Matt survives the event horizon as his ship is pelted with glowing pieces of hard candy which for some reason are not speeding along like he is.  The space ship eventually disintegrates but Matt survives and ends up in some weird structure.  For those of us familiar with awful movies we predicted where he was …..  Yep. He is now behind his daughter’s bookcase!  He tries to get her attention but it only KNOCKS THE BOOKS OFF THE SHELVES.  He is able to zip along to any point in time behind the book shelves because his nifty arm rockets still work.  Well he stops at a time when his grown daughter is back in the room and tries to communicate with her to no avail.  [STOP: Continuity check! When he was on earth and his young daughter saw the books fly off the shelf, he wasn’t spelling anything, but now when he does it to her grown up he is spelling something.  So how did the younger edition of the daughter decipher “Stay?”]  But wait!  He calls the robot on his iPhone and has it convert the mysteries of space-time and gravity into Morse Code and then he taps on something which makes the second hand of the watch that he gave his daughter when she was small start ticking out the Morse Code.  She is able to decipher this, solve now dead Michael Caine’s equation and mankind is saved.  By that I mean they now have giant space communities orbiting around Saturn.  Let me just pause for a second and speculate on the sheer number of “dits and dahs” that would be necessary to convey detailed mathematical calculations describing the underlying physics of time, space, gravity and utter dumbness.

Somehow Matt is shot back through the worm hole, is rescued and is able to see his now very old and near dead daughter.

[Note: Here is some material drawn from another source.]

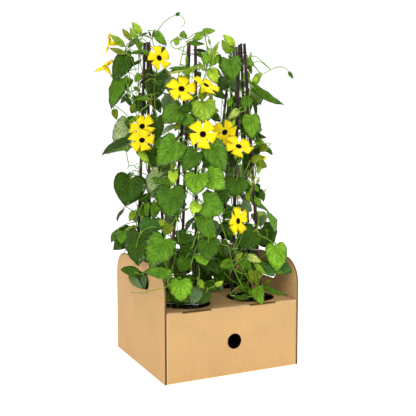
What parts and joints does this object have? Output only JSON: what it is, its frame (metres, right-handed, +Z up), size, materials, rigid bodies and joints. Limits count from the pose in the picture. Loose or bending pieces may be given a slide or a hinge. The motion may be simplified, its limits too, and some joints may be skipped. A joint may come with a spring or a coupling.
{
  "type": "potted black-eyed susan vines in a cardboard carrier",
  "caption": "Flowering twining vines on bamboo cane pyramids, potted and standing in a kraft cardboard carrier with end hand holes.",
  "frame": {"origin": "middle of the carrier's underside, on the surface it stands on", "axes": "+Z up along the canes, -Y out of the carrier's long front wall with the finger hole, +X towards the end panel at the viewer's right"},
  "size_m": [0.426, 0.3723, 0.7495],
  "materials": {
    "kraft_board": "matt uncoated kraft board",
    "pot_plastic": "thin black moulded plastic",
    "potting_mix": "loose moist peat",
    "bamboo": "dark satin cane",
    "coated_wire": "white coated wire",
    "tie_wire": "black wire",
    "foliage": "soft satin leaf",
    "petals": "soft matt petal with a dark throat"
  },
  "bodies": {
    "root": {"carton_tray": "kraft_board", "carton_deck": "kraft_board", "carton_end_left": "kraft_board", "carton_end_right": "kraft_board", "pot_front_left": "pot_plastic", "pot_front_right": "pot_plastic", "pot_back_left": "pot_plastic", "pot_back_right": "pot_plastic", "soil_front_left": "potting_mix", "soil_front_right": "potting_mix", "soil_back_left": "potting_mix", "soil_back_right": "potting_mix", "cane_front_left_1": "bamboo", "cane_front_left_2": "bamboo", "cane_front_left_3": "bamboo", "cane_front_right_1": "bamboo", "cane_front_right_2": "bamboo", "cane_front_right_3": "bamboo", "cane_back_left_1": "bamboo", "cane_back_left_2": "bamboo", "cane_back_left_3": "bamboo", "cane_back_right_1": "bamboo", "cane_back_right_2": "bamboo", "cane_back_right_3": "bamboo", "hoop_low_front_left": "coated_wire", "hoop_low_front_right": "coated_wire", "hoop_low_back_left": "coated_wire", "hoop_low_back_right": "coated_wire", "hoop_high_front_left": "coated_wire", "hoop_high_front_right": "coated_wire", "hoop_high_back_left": "coated_wire", "hoop_high_back_right": "coated_wire", "tie_front_left": "tie_wire", "tie_front_right": "tie_wire", "tie_back_left": "tie_wire", "tie_back_right": "tie_wire", "shoot_front_left_1": "foliage", "shoot_front_left_2": "foliage", "shoot_front_left_3": "foliage", "shoot_front_right_1": "foliage", "shoot_front_right_2": "foliage", "shoot_front_right_3": "foliage", "shoot_back_left_1": "foliage", "shoot_back_left_2": "foliage", "shoot_back_left_3": "foliage", "shoot_back_right_1": "foliage", "shoot_back_right_2": "foliage", "shoot_back_right_3": "foliage", "flower_top_left": "petals", "flower_upper_left": "petals", "flower_upper_middle": "petals", "flower_left_upper": "petals", "flower_left_lower": "petals", "flower_middle": "petals", "flower_middle_right": "petals", "flower_right": "petals", "flower_low_right": "petals", "flower_side_upper": "petals", "flower_side_lower": "petals", "bud_right": "petals"}
  },
  "joints": []
}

For some reason all her progeny have no interest and do not talk to their great granddad who saved all of humanity.  Just to wrap up one last loose end, Matt steals a space ship (with no supplies or fuel) and heads off back into the worm hole to find Anne Hathaway, perhaps to surgically put her eyes back on the front of her face.

This movie ranks right up there with the greats like Plan 9 From Outer Space.  Please watch this movie keeping in mind my summary.